● Set task:
Reproduce, word for word, only the lines from the one containing "const corbel = new" through the one containing "for node in", both included.

● Data extract:
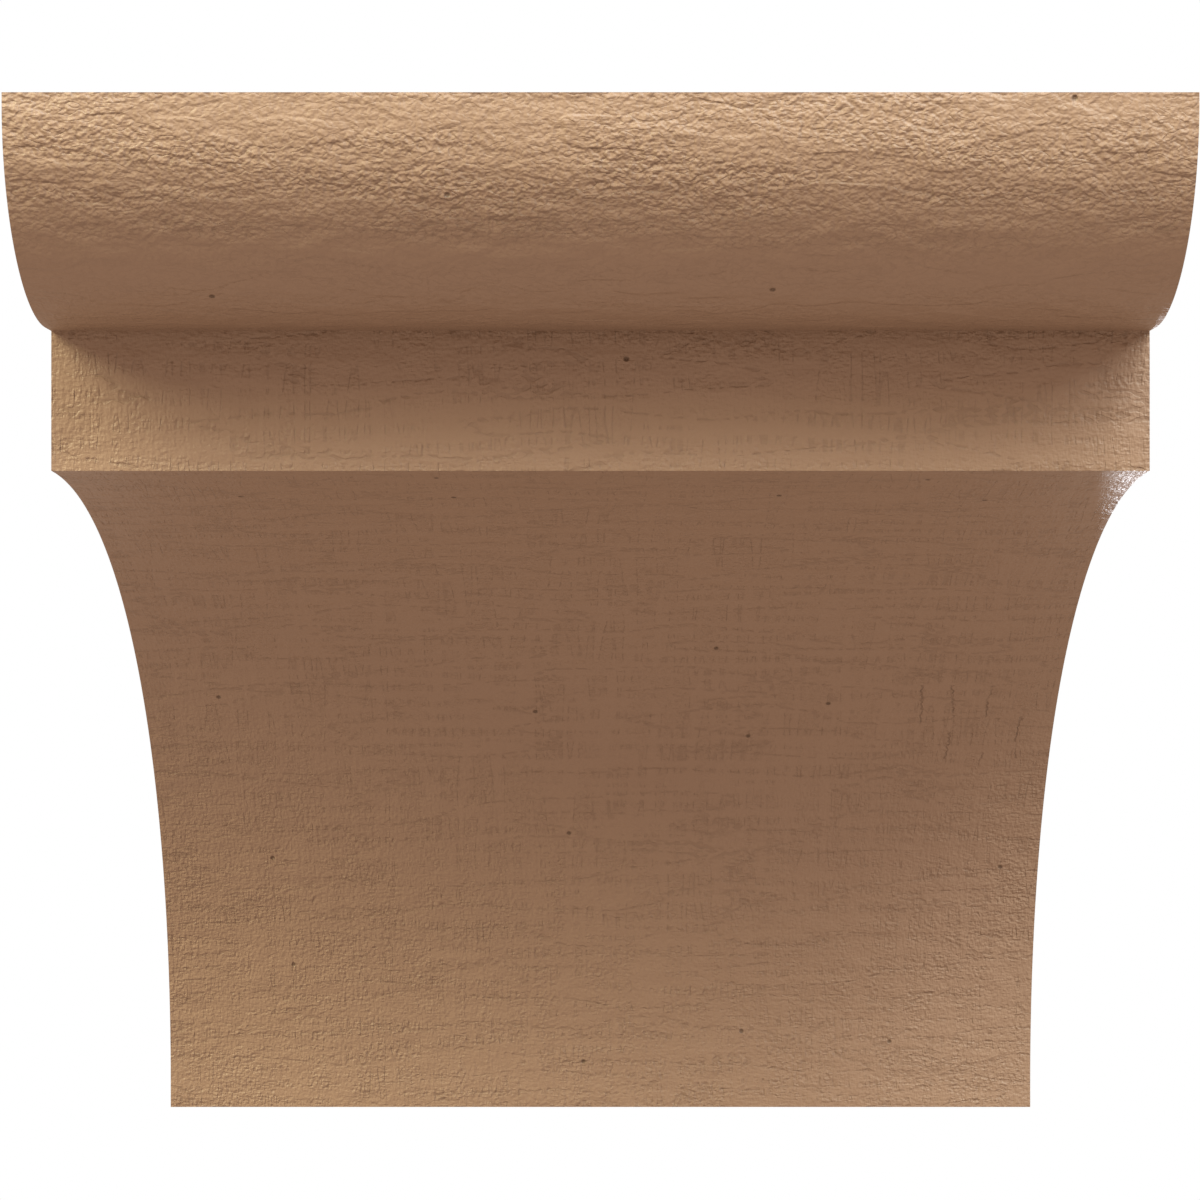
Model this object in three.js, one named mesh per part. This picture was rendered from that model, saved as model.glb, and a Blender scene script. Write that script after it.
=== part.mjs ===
// A mantel corbel: one solid moulding with the same side profile along its whole width.
// Read from the top down, the front has a bold quarter-round roll, a short level soffit under it, a
// flat fillet, and a long cove that sweeps back to a short upright foot. The sides, top, underside
// and back are flat.
//
// Millimetres, +Z up, front towards -Y. The origin is the centre of the flat back, which goes
// against the wall.

import * as THREE from 'three';

// Overall size
const width = 152.4;
const height = 152.4;
const depth = 152.4;

// Side profile, from the top down
const topBand = 1.4; // upright strip above the roll
const rollRadius = 25.4; // quarter round
const soffitDepth = 3.8; // level underside, from the roll back to the fillet
const filletHeight = 19.4;
const footHeight = 3.9; // upright strip below the cove
const footDepth = 25.4; // the foot's thickness, from the wall

// How finely the round stretches are cut
const rollSteps = 18;
const coveSteps = 36;

const primedTan = new THREE.MeshStandardMaterial({
  name: 'tan primer',
  color: '#a37d60',
  roughness: 0.5,
  metalness: 0,
});

// Points of a round stretch from one angle to another, without its first point.
// An angle of 0 is towards the wall (+Y), and a quarter turn is up (+Z).
function arcPoints(centre, radius, fromAngle, toAngle, steps) {
  const points = [];
  for (let step = 1; step <= steps; step += 1) {
    const angle = THREE.MathUtils.lerp(fromAngle, toAngle, step / steps);
    const y = centre.x + radius * Math.cos(angle);
    const z = centre.y + radius * Math.sin(angle);
    points.push(new THREE.Vector2(y, z));
  }
  return points;
}

// The closed side profile, as points whose x is the part's Y and whose y is the part's Z.
function sideProfile() {
  const top = height / 2;
  const bottom = -height / 2;
  const wall = 0;
  const front = wall - depth;

  const rollCentre = new THREE.Vector2(front + rollRadius, top - topBand);
  const soffit = rollCentre.y - rollRadius;
  const filletFace = front + rollRadius + soffitDepth;
  const filletFoot = soffit - filletHeight;

  // The cove is one arc. It starts at the fillet's lower edge and ends upright at the foot, so its
  // centre is level with the top of the foot, and its radius follows from the way it has to go.
  const footFace = wall - footDepth;
  const footTop = bottom + footHeight;
  const coveDepth = footFace - filletFace;
  const coveDrop = filletFoot - footTop;
  const coveRadius = (coveDepth ** 2 + coveDrop ** 2) / (2 * coveDepth);
  const coveCentre = new THREE.Vector2(footFace - coveRadius, footTop);
  const coveStart = Math.atan2(coveDrop, filletFace - coveCentre.x);

  return [
    new THREE.Vector2(wall, top),
    new THREE.Vector2(front, top),
    new THREE.Vector2(front, rollCentre.y),
    ...arcPoints(rollCentre, rollRadius, Math.PI, Math.PI * 1.5, rollSteps),
    new THREE.Vector2(filletFace, soffit),
    new THREE.Vector2(filletFace, filletFoot),
    ...arcPoints(coveCentre, coveRadius, coveStart, 0, coveSteps),
    new THREE.Vector2(footFace, bottom),
    new THREE.Vector2(wall, bottom),
  ];
}

// The profile drawn along the width. The extrusion runs along the shape's own Z, so the basis below
// lays the shape's X, Y and Z along the part's Y, Z and X, and centres the width on the origin.
function corbelGeometry() {
  const shape = new THREE.Shape(sideProfile());
  const geometry = new THREE.ExtrudeGeometry(shape, { depth: width, bevelEnabled: false });
  const basis = new THREE.Matrix4().makeBasis(
    new THREE.Vector3(0, 1, 0),
    new THREE.Vector3(0, 0, 1),
    new THREE.Vector3(1, 0, 0),
  );
  geometry.applyMatrix4(basis);
  geometry.translate(-width / 2, 0, 0);
  return geometry;
}

const corbel = new THREE.Mesh(corbelGeometry(), primedTan);
corbel.name = 'corbel';

const part = new THREE.Group();
part.add(corbel);

export default part;
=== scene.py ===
"""A square mantel corbel in moulded polyurethane foam, with a rough-sawn face under a tan primer.

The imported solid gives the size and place. The moulding is modelled again on its profile as a fine
sheet, so that the grain of the sawn board it was moulded from can be carved into it.
"""

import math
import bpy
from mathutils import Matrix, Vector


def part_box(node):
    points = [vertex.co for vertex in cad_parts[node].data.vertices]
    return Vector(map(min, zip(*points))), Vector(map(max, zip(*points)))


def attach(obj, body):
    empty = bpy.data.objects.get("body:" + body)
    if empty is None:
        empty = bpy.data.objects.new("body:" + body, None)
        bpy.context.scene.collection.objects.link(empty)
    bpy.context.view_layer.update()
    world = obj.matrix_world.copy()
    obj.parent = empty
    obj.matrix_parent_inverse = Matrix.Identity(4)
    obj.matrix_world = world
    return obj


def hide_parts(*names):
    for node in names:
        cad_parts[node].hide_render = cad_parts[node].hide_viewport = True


bl_info = {
    "name": "Rough-sawn corbel",
    "version": (1, 0, 0),
    "blender": (4, 5, 0),
    "location": "View3D > Sidebar > Corbel",
    "description": "Models a moulded corbel over its packed solid and sets a plain studio round it",
    "category": "Add Mesh",
}

from collections import namedtuple

import bpy
from bpy.props import FloatProperty, FloatVectorProperty, PointerProperty
from bpy.types import Operator, Panel, PropertyGroup
from mathutils import Vector

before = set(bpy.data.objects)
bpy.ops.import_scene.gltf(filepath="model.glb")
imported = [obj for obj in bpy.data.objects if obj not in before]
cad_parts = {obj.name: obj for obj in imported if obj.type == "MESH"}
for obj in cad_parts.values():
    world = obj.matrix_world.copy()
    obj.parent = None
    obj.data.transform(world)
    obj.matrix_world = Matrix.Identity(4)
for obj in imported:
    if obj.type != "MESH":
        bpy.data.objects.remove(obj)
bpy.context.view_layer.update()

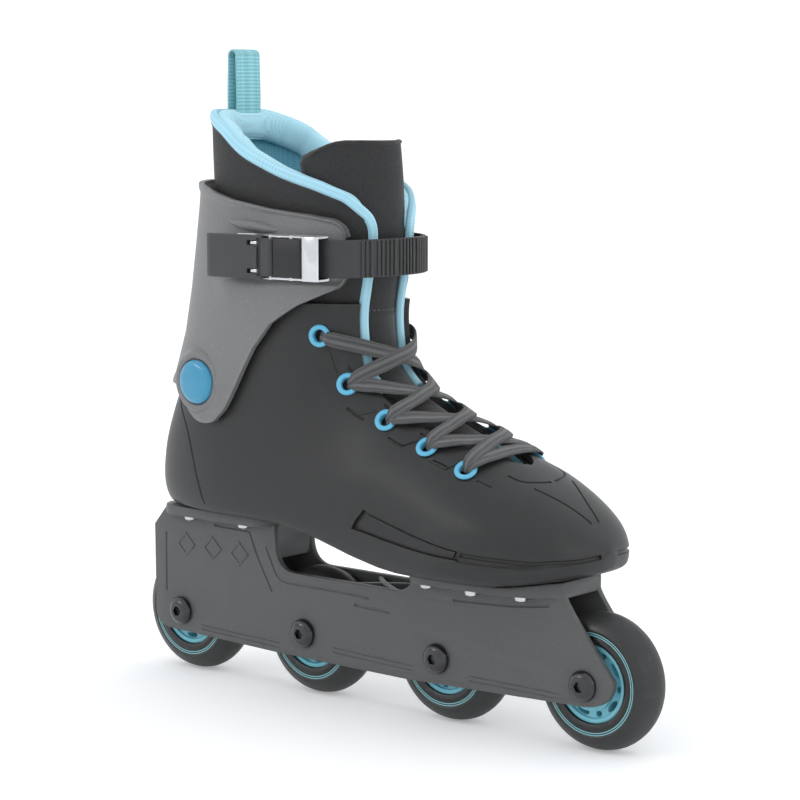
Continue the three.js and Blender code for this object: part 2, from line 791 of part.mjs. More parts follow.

● Answer below:
const corbel = new THREE.Mesh(corbelGeometry(), primedTan);
corbel.name = 'corbel';

const part = new THREE.Group();
part.add(corbel);

export default part;
=== scene.py ===
"""A square mantel corbel in moulded polyurethane foam, with a rough-sawn face under a tan primer.

The imported solid gives the size and place. The moulding is modelled again on its profile as a fine
sheet, so that the grain of the sawn board it was moulded from can be carved into it.
"""

import math
import bpy
from mathutils import Matrix, Vector


def part_box(node):
    points = [vertex.co for vertex in cad_parts[node].data.vertices]
    return Vector(map(min, zip(*points))), Vector(map(max, zip(*points)))


def attach(obj, body):
    empty = bpy.data.objects.get("body:" + body)
    if empty is None:
        empty = bpy.data.objects.new("body:" + body, None)
        bpy.context.scene.collection.objects.link(empty)
    bpy.context.view_layer.update()
    world = obj.matrix_world.copy()
    obj.parent = empty
    obj.matrix_parent_inverse = Matrix.Identity(4)
    obj.matrix_world = world
    return obj


def hide_parts(*names):
    for node in names:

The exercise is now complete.